Saturday, January 9, 2010

I'm Gorgin' It!


Do black people really love McDonald's? I'm sorry, Mac-Donald's. What? That's not racist. I ride BART, that's how people say it. I'm just an observer.

Watching this afternoon's NFL Wildcard Playoffs I've been inundated with a variety of ads portraying a variety of sharply-dressed, smiling black tweens, teens and twenty-somethings enjoying such dubious fare as the "Mac-Snackwrap", the rather optimistically named "Big-N-Tasty(r)" or (shudder) the "McRib" quote-unquote sandwiches. These actors certainly seem happy... almost deliriously so.

Me Gusta Mas!?!

Several of the ads also feature Hispanic and Asian actors, similarly overjoyed with their greasy "McNugget" and "Filet-O-Fish" value meals, not necessarily respectively. Has McDonald's truly found the secret sauce? Have they tapped into today's multi-cultural youth market? Are the ethnic kids of today really "lovin' it"?

I'm not convinced. In fact, I believe McDonald's secretly aspires to be the home of modern-day peasant food, cheap and plentiful in a shiny pop-culture wrapper. But if I understand my history (see Wikipedia) peasant food has a rich, if not healthy, legacy; if peasant food is McDonald's aspiration then they're missing the mark wide and low.

In medieval times the peasant-farmers harvested wheat, which was stored and served to the nobility. Instead, the poor were left with lesser rye and barley for their bread, while simple beans, nuts and cabbage provided proteins - these were combined with leeks, onions and garlic into soups. Simple. Hardy. Healthy. Plentiful? Not always - the bubonic plague devastated the size of Europe's population, but the good news is that if you survived there was plenty to eat!

Ironically, while the land owners and aristocracy gorged on breads, butter, wine and fatty red meats the working and lower classes survived hand-to-mouth but were actually eating a much healthier diet. Though life expectancy in medieval times was uniformly the low-30's the rich were probably dying from heat disease and cholesterol while the poor were dying from the squalor of their environments and the unforgiving nature of their working conditions.

So what does porridge, ale and the black death have to do with McDonald's? Peasants ate what they could cheaply produce, there often wasn't enough to go around, it was bland, but at least it was cheap and relatively good for you. By contrast, McDonald's sells a wide variety of reasonably good-tasting choices (thank you modern chemistry and good old-fashioned sugar and salt), they produce it with assembly-line efficiency and it'll kill you if you eat enough of it... but at least it's cheap!

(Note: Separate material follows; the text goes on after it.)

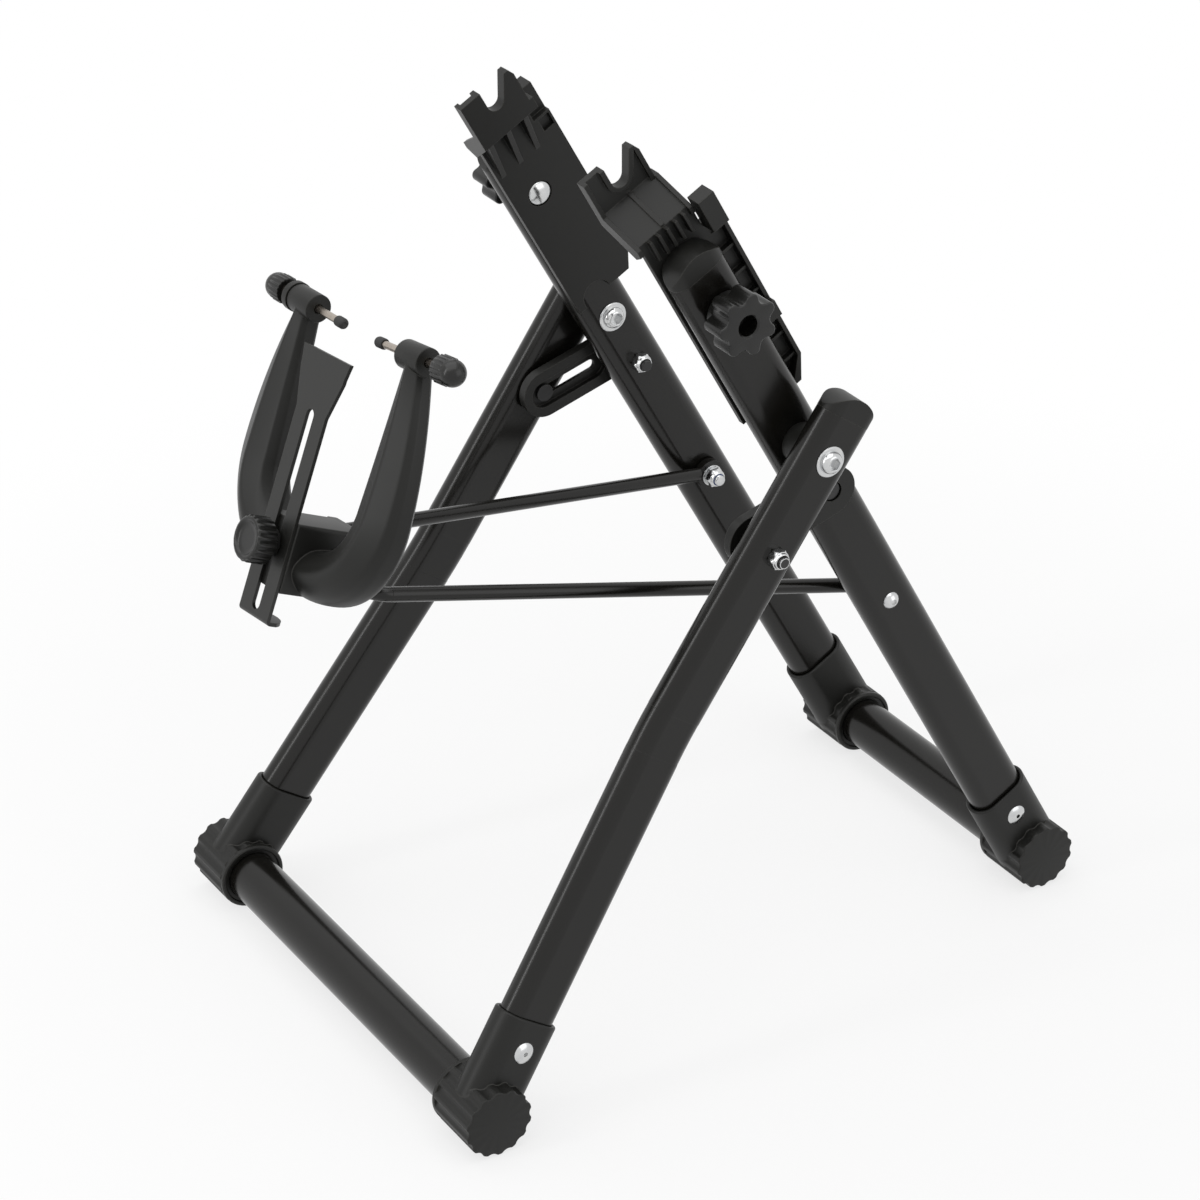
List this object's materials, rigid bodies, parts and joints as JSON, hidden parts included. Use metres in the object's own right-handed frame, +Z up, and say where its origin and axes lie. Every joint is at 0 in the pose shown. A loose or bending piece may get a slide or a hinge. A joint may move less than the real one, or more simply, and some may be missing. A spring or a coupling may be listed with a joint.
{
  "type": "bicycle wheel truing stand",
  "caption": "Folding wheel truing stand: two-legged fork with slotted hub brackets, a folding support frame and a rim caliper on a swinging rod.",
  "frame": {"origin": "on the ground, halfway between the front and the rear foot axis and halfway between the left and the right legs", "axes": "+Z up, -X toward the caliper at the front, +Y to the left side, so the hinge axes run along Y"},
  "size_m": [0.4684, 0.31, 0.4982],
  "materials": {
    "black_paint": "satin powder coat",
    "moulded_plastic": "fine moulded grain",
    "knob_plastic": "fine moulded grain",
    "plated_steel": "bright zinc",
    "feeler_steel": "plain",
    "tip_rubber": "matt"
  },
  "bodies": {
    "fork_frame": {"fork_leg_left": "black_paint", "fork_leg_right": "black_paint", "fork_cap_left": "moulded_plastic", "fork_cap_right": "moulded_plastic", "rear_cross_tube": "black_paint", "rear_socket_left": "moulded_plastic", "rear_socket_right": "moulded_plastic", "rear_rivets": "plated_steel", "pivot_bolts": "plated_steel", "pivot_sleeves": "plated_steel", "pivot_spacers": "moulded_plastic", "link_bolts": "plated_steel", "link_nuts": "plated_steel", "arm_bolts": "plated_steel", "arm_spacers": "plated_steel", "arm_nuts": "plated_steel", "knob_washers": "plated_steel"},
    "support_frame": {"support_leg_left": "black_paint", "support_leg_right": "black_paint", "support_cap_left": "moulded_plastic", "support_cap_right": "moulded_plastic", "front_cross_tube": "black_paint", "front_socket_left": "moulded_plastic", "front_socket_right": "moulded_plastic", "front_rivets": "plated_steel", "slot_bolts": "plated_steel", "slot_nuts": "plated_steel"},
    "link_left": {"link_left": "moulded_plastic"},
    "link_right": {"link_right": "moulded_plastic"},
    "slot_pin_left": {"slot_pin_left": "black_paint"},
    "slot_pin_right": {"slot_pin_right": "black_paint"},
    "caliper_arm": {"arm_rod": "black_paint"},
    "caliper": {"caliper_body": "moulded_plastic", "clamp_block": "moulded_plastic", "clamp_stud": "plated_steel", "feeler_collar": "moulded_plastic"},
    "gauge_plate": {"gauge_plate": "black_paint"},
    "clamp_knob": {"clamp_knob": "knob_plastic"},
    "feeler_left": {"feeler_pin_left": "feeler_steel", "feeler_tip_left": "tip_rubber"},
    "feeler_right": {"feeler_pin_right": "feeler_steel", "feeler_tip_right": "tip_rubber"},
    "feeler_knob_left": {"feeler_knob_left": "knob_plastic"},
    "feeler_knob_right": {"feeler_knob_right": "knob_plastic"},
    "bracket_left": {"hub_bracket_left": "moulded_plastic", "carriage_bolt_left": "plated_steel"},
    "bracket_right": {"hub_bracket_right": "moulded_plastic", "carriage_bolt_right": "plated_steel"},
    "star_knob_left": {"star_knob_left": "knob_plastic"},
    "star_knob_right": {"star_knob_right": "knob_plastic"}
  },
  "joints": [
    {"name": "fold", "type": "hinge", "parent": "fork_frame", "child": "support_frame", "pos_m": [0.02154, 0, 0.33011], "axis": [0, -1, 0], "range_deg": [0, 58]},
    {"name": "link_left_turn", "type": "hinge", "parent": "fork_frame", "child": "link_left", "pos_m": [0.0392, 0, 0.29875], "axis": [0, -1, 0], "range_deg": [-0.5, 85.92]},
    {"name": "slot_left_slide", "type": "slide", "parent": "link_left", "child": "slot_pin_left", "axis": [0.9604, 0, 0.2788], "range_m": [-0.0002, 0.03147]},
    {"name": "link_right_turn", "type": "hinge", "parent": "fork_frame", "child": "link_right", "pos_m": [0.0392, 0, 0.29875], "axis": [0, -1, 0], "range_deg": [-0.5, 85.92]},
    {"name": "slot_right_slide", "type": "slide", "parent": "link_right", "child": "slot_pin_right", "axis": [0.9604, 0, 0.2788], "range_m": [-0.0002, 0.03147]},
    {"name": "arm_swing", "type": "hinge", "parent": "fork_frame", "child": "caliper_arm", "pos_m": [0.08485, 0, 0.21772], "axis": [0, 1, 0], "range_deg": [-40, 12]},
    {"name": "caliper_tilt", "type": "hinge", "parent": "caliper_arm", "child": "caliper", "pos_m": [-0.19864, 0, 0.27642], "axis": [0, 1, 0], "range_deg": [-30, 20]},
    {"name": "gauge_slide", "type": "slide", "parent": "caliper", "child": "gauge_plate", "axis": [0.4045, 0.1045, 0.9085], "range_m": [-0.06, 0.012]},
    {"name": "clamp_knob_turn", "type": "hinge", "parent": "caliper", "child": "clamp_knob", "pos_m": [-0.19546, 0, 0.28355], "axis": [0.9135, 0, -0.4067], "continuous": true},
    {"name": "feeler_left_slide", "type": "slide", "parent": "caliper", "child": "feeler_left", "axis": [-0.027, 0.9978, -0.0605], "range_m": [-0.0035, 0.016]},
    {"name": "feeler_knob_left_turn", "type": "hinge", "parent": "feeler_left", "child": "feeler_knob_left", "pos_m": [-0.1735, 0.0642, 0.39263], "axis": [-0.027, 0.9978, -0.0605], "range_deg": [-1810.3, 8238.9]},
    {"name": "feeler_right_slide", "type": "slide", "parent": "caliper", "child": "feeler_right", "axis": [0.058, -0.9898, 0.1303], "range_m": [-0.008, 0.016]},
    {"name": "feeler_knob_right_turn", "type": "hinge", "parent": "feeler_right", "child": "feeler_knob_right", "pos_m": [-0.16903, -0.04022, 0.40266], "axis": [0.058, -0.9898, 0.1303], "range_deg": [-4124.6, 8238.9]},
    {"name": "bracket_left_slide", "type": "slide", "parent": "fork_frame", "child": "bracket_left", "axis": [0, -1, 0], "range_m": [0, 0.006]},
    {"name": "star_knob_left_turn", "type": "hinge", "parent": "fork_frame", "child": "star_knob_left", "pos_m": [-0.02656, 0.098, 0.4155], "axis": [0, 1, 0], "continuous": true},
    {"name": "bracket_right_slide", "type": "slide", "parent": "fork_frame", "child": "bracket_right", "axis": [0, 1, 0], "range_m": [0, 0.006]},
    {"name": "star_knob_right_turn", "type": "hinge", "parent": "fork_frame", "child": "star_knob_right", "pos_m": [-0.02656, -0.098, 0.4155], "axis": [0, -1, 0], "continuous": true}
  ],
  "couplings": [
    {"joint": "link_left_turn", "follows": "fold", "ratio": 1.4728},
    {"joint": "slot_left_slide", "follows": "fold", "m_per_rad": 0.03089},
    {"joint": "link_right_turn", "follows": "fold", "ratio": 1.4728},
    {"joint": "slot_right_slide", "follows": "fold", "m_per_rad": 0.03089},
    {"joint": "feeler_knob_left_turn", "follows": "feeler_left_slide", "rad_per_m": 8976},
    {"joint": "feeler_knob_right_turn", "follows": "feeler_right_slide", "rad_per_m": 8976}
  ]
}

With all due respect to capitalism I can't fault McDonald's for trying to make every dollar they can, that's the American way! Right? Then why does every McDonald's TV or radio ad make me so uneasy? The answer is walking (or shambling) through the food courts of every shopping mall in the country: great big fat people. I can't lay the entire blame for obesity squarely at McDonald's feet, but I can hate them for pushing their vision of fit, hip, happy black/hispanic/asian young people on everyone.

I defy you to visit a McDonald's in any major city and see anyone eating there even remotely similar to the folks in their ads? Instead, what I see are poor, working class mothers w/ strollers, wild children running-screaming-coughing-touching every possible exposed surface and small, isolated pockets of elderly folks drinking Styrofoam cups of McCoffee. About the only thing the McDonald's marketing folks got right are the skintones.

Where am I going with this? You could be forgiven for thinking I wrote this on the couch watching a football game. You'd be right! I guess I'm just expressing a little blog-based fury at the callousness of the McDonald's corporation. They're selling a trendy, lifestyle-based atmosphere and giving the impression their "food" is reasonably healthy. But they're really killing us, one value-menu item at a time.